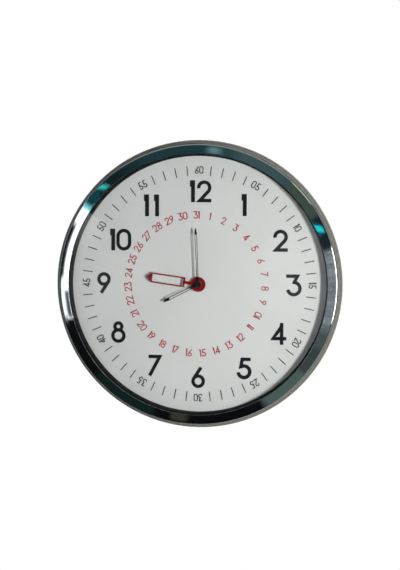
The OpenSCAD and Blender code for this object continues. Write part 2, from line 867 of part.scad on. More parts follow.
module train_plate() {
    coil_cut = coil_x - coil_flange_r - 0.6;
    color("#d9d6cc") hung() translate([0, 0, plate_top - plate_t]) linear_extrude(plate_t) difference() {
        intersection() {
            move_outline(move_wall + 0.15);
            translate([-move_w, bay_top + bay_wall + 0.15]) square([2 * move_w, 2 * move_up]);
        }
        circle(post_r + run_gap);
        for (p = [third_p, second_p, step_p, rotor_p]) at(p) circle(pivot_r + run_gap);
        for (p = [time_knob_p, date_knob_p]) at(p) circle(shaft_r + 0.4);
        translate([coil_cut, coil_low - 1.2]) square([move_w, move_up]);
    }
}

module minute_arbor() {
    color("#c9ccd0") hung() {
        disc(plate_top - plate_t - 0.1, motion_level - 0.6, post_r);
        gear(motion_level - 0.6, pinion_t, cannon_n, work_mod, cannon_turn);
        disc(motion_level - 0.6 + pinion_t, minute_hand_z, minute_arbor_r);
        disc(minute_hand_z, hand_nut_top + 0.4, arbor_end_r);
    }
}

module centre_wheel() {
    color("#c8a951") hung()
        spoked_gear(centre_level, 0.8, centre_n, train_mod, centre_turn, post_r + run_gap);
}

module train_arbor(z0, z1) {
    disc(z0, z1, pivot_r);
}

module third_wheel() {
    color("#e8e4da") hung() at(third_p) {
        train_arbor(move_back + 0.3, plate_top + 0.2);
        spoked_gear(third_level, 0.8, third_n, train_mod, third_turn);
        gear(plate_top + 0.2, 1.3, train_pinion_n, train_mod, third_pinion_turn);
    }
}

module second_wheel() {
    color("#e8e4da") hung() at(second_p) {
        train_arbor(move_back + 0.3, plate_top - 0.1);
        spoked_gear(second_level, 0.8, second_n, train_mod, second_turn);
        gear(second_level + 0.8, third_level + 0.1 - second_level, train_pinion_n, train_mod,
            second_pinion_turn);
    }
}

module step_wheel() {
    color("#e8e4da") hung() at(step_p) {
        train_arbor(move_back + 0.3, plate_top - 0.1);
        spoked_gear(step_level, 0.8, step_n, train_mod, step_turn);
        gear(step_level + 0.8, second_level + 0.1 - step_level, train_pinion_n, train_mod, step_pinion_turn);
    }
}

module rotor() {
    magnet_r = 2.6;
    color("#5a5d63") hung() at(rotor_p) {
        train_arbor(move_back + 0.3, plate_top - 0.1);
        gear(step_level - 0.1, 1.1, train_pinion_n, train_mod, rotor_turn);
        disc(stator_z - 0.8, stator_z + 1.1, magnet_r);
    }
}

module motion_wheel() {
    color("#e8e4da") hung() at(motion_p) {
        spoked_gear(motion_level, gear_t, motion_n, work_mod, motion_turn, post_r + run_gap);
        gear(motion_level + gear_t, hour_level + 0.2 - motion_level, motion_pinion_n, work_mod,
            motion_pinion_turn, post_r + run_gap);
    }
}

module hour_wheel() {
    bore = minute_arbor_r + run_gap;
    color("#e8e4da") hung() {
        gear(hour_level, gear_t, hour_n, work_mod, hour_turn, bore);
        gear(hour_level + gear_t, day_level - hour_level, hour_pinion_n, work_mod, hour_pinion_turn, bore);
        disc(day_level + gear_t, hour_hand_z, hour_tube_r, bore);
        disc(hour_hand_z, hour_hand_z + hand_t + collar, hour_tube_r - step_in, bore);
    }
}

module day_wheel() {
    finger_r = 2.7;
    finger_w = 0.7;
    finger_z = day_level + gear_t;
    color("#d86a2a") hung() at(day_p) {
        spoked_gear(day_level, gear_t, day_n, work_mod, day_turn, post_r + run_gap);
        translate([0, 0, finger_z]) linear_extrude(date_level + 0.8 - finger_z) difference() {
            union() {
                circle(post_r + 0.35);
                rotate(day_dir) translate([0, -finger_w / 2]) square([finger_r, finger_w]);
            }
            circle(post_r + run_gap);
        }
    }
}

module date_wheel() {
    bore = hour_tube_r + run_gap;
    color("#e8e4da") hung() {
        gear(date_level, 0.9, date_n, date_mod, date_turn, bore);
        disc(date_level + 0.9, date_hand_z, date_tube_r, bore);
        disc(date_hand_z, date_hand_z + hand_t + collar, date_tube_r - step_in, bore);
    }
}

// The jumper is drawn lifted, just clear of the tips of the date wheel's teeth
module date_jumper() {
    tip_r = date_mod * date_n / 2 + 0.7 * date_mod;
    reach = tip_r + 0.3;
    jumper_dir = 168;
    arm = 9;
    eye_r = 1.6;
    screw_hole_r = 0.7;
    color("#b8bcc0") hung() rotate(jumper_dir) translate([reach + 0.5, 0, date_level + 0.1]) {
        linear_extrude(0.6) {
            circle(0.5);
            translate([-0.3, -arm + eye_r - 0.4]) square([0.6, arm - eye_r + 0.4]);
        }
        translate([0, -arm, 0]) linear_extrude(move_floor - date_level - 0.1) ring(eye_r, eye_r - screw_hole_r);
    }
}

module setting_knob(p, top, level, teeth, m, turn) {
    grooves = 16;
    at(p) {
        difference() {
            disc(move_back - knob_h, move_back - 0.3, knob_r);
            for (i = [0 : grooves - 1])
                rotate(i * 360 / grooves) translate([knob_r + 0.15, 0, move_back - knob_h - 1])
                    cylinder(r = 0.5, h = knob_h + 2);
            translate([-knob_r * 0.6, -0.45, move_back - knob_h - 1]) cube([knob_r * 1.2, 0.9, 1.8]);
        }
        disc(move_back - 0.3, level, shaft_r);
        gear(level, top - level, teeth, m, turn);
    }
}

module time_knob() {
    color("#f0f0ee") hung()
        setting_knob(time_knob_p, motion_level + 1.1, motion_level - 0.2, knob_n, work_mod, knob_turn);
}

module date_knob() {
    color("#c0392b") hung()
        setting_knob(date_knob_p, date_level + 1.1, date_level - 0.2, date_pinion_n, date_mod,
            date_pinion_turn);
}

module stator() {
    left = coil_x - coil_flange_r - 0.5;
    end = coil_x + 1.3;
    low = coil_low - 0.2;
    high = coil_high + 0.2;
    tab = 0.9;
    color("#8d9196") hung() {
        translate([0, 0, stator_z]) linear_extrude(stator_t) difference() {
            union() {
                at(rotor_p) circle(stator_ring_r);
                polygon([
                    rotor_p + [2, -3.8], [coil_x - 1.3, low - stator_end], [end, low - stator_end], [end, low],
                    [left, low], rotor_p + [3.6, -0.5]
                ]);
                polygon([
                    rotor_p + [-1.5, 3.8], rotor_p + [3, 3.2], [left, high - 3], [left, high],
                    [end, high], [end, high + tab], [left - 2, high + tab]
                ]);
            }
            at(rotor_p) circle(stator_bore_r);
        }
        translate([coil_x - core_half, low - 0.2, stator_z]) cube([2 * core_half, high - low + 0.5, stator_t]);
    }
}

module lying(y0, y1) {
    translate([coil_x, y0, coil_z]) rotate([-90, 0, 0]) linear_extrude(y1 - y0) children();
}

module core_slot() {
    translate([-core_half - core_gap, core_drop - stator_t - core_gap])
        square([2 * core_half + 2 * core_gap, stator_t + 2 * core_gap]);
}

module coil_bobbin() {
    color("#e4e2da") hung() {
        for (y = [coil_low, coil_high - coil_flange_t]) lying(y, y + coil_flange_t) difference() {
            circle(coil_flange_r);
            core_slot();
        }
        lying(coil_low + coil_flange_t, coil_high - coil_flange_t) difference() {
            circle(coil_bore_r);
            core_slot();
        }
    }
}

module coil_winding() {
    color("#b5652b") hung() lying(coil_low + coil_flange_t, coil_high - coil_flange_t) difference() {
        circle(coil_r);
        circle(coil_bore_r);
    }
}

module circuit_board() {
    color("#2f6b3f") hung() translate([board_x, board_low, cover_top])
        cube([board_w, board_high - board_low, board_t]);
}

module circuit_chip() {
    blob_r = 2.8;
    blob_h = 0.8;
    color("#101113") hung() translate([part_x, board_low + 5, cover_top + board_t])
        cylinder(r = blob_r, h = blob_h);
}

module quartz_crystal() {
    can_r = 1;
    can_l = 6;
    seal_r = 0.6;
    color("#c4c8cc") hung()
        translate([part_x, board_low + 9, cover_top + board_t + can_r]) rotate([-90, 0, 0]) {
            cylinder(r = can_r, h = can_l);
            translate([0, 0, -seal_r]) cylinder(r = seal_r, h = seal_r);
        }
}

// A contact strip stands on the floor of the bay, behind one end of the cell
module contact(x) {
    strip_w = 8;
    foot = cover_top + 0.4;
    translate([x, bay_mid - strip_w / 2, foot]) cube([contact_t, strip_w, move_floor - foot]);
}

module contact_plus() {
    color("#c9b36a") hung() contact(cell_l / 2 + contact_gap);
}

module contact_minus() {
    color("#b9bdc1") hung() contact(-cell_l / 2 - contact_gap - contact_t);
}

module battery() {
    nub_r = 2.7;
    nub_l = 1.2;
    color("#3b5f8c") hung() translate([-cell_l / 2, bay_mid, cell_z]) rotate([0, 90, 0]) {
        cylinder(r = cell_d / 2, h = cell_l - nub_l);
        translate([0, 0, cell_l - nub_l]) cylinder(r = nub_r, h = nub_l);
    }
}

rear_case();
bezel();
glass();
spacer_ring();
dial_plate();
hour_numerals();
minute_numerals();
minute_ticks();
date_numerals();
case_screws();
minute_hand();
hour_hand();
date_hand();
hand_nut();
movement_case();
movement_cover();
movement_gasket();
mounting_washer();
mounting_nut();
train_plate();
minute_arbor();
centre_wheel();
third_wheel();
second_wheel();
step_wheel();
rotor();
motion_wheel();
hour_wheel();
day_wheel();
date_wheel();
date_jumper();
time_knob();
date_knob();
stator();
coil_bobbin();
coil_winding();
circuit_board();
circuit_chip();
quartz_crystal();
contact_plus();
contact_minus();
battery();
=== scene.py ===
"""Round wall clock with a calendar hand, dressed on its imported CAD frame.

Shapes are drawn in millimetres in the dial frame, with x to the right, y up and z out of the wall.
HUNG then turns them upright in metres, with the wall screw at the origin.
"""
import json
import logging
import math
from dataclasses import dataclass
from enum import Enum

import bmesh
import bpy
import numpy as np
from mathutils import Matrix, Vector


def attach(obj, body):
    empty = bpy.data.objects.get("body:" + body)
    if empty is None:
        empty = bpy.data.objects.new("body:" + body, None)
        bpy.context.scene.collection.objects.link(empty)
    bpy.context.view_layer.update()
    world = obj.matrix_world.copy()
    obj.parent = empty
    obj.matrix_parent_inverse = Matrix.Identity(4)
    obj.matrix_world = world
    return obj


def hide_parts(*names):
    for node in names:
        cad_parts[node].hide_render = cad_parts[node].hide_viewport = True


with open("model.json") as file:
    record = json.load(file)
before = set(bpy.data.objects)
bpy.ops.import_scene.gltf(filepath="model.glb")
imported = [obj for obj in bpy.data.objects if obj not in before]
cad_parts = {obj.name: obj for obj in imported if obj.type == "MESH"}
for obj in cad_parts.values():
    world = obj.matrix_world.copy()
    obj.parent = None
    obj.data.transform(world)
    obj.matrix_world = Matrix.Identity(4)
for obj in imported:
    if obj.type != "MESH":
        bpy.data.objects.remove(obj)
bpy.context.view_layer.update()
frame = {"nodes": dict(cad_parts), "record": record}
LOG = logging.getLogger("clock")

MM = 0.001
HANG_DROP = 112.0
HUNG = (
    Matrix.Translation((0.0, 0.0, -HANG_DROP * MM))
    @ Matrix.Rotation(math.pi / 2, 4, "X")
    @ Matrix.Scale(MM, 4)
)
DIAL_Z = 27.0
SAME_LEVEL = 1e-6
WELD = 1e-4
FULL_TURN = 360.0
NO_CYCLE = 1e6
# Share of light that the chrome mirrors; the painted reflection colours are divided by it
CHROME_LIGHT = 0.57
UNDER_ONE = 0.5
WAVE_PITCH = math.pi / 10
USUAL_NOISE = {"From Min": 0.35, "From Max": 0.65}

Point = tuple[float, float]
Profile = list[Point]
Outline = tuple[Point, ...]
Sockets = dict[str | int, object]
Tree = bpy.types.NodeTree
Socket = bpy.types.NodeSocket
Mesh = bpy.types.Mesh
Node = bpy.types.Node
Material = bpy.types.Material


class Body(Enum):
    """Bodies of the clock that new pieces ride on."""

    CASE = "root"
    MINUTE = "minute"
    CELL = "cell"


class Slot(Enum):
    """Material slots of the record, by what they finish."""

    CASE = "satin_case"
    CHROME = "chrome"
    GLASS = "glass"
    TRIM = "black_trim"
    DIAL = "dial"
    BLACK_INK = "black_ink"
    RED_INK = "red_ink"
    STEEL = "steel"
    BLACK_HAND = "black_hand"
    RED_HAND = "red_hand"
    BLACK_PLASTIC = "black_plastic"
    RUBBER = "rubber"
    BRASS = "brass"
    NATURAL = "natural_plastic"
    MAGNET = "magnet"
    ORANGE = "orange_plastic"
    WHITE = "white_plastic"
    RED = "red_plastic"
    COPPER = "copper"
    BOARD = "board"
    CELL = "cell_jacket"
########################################
→ **Exercise aim**:
Each line from the one containing "rear_case();" through the one containing "obj.matrix_world = world" must be retyped exactly, the first and last of these included.

→ **Task output**:
rear_case();
bezel();
glass();
spacer_ring();
dial_plate();
hour_numerals();
minute_numerals();
minute_ticks();
date_numerals();
case_screws();
minute_hand();
hour_hand();
date_hand();
hand_nut();
movement_case();
movement_cover();
movement_gasket();
mounting_washer();
mounting_nut();
train_plate();
minute_arbor();
centre_wheel();
third_wheel();
second_wheel();
step_wheel();
rotor();
motion_wheel();
hour_wheel();
day_wheel();
date_wheel();
date_jumper();
time_knob();
date_knob();
stator();
coil_bobbin();
coil_winding();
circuit_board();
circuit_chip();
quartz_crystal();
contact_plus();
contact_minus();
battery();
=== scene.py ===
"""Round wall clock with a calendar hand, dressed on its imported CAD frame.

Shapes are drawn in millimetres in the dial frame, with x to the right, y up and z out of the wall.
HUNG then turns them upright in metres, with the wall screw at the origin.
"""
import json
import logging
import math
from dataclasses import dataclass
from enum import Enum

import bmesh
import bpy
import numpy as np
from mathutils import Matrix, Vector


def attach(obj, body):
    empty = bpy.data.objects.get("body:" + body)
    if empty is None:
        empty = bpy.data.objects.new("body:" + body, None)
        bpy.context.scene.collection.objects.link(empty)
    bpy.context.view_layer.update()
    world = obj.matrix_world.copy()
    obj.parent = empty
    obj.matrix_parent_inverse = Matrix.Identity(4)
    obj.matrix_world = world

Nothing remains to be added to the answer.